I surprised myself by feeling a loyalty to the place I was living, which I hadn’t realized had become my home. My acquaintance was asserting her own rejection of the place and in so doing was also stating clearly that she intended only to be a passer-through, while I had been busy establishing my life there. I didn’t think it would be permanent, but what did I know of permanent anyway? Wherever I was living was home, and I then realized was worth defending and protecting from someone who wanted to take a crap all over it just because they were unhappy with how things were turning out for them.
Not every place is for everybody, and some people are genuinely unhappy in, say, large cities or remote rural areas, or have to be near the mountains or the ocean. But there is so much more than statistical data that make for a “best place to live.” Things like meaningful work, and proximity to family, caring community, and true diversity.
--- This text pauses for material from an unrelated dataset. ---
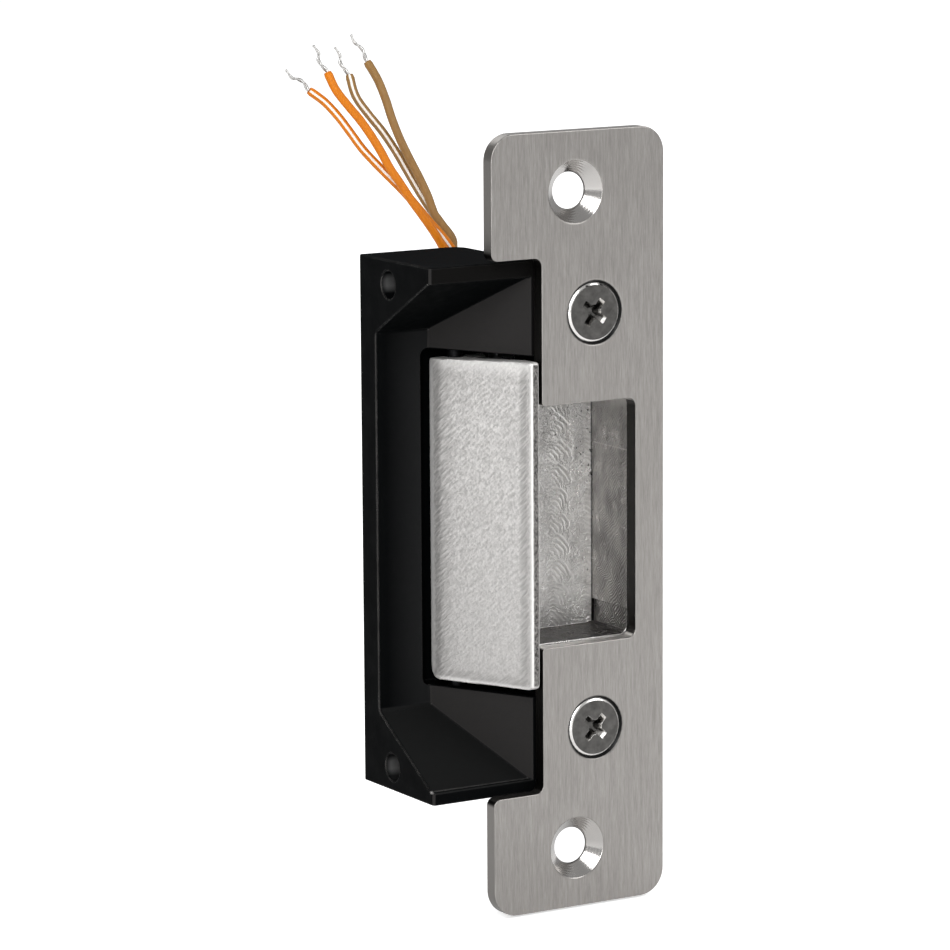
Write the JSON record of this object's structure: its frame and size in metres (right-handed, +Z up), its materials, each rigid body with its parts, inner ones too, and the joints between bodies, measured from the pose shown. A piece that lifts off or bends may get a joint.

In our seventh-best town, there are people who are struggling to pay the $3 weekly trash barrel fee; people who are overcome with grief; people who are spiraling in addictions; people fighting terminal illnesses. Just like there are in the town whose jumble of statistics puts it at #7 from the bottom.
Since the news of our high rating, I keep getting a vision of the great spirit looking upon this human endeavor and chuckling kindly and wisely at our struggles to understand ourselves. Shaking her head a little and saying: “Silly bunnies, all of creation is paradise if you tend it carefully. If you stop taking yourselves and your imagination of control so seriously and learn to live in rhythm with the earth and with each other and with the beating of your own hearts, you’ll see. There’s no competition, my sweets. The suffering that is part of being human will find you wherever you are, and so will the joy. Find out who your neighbors are, and how your home got to be as it is in human terms. Live as if where you are matters, and soon you’ll find that it does.”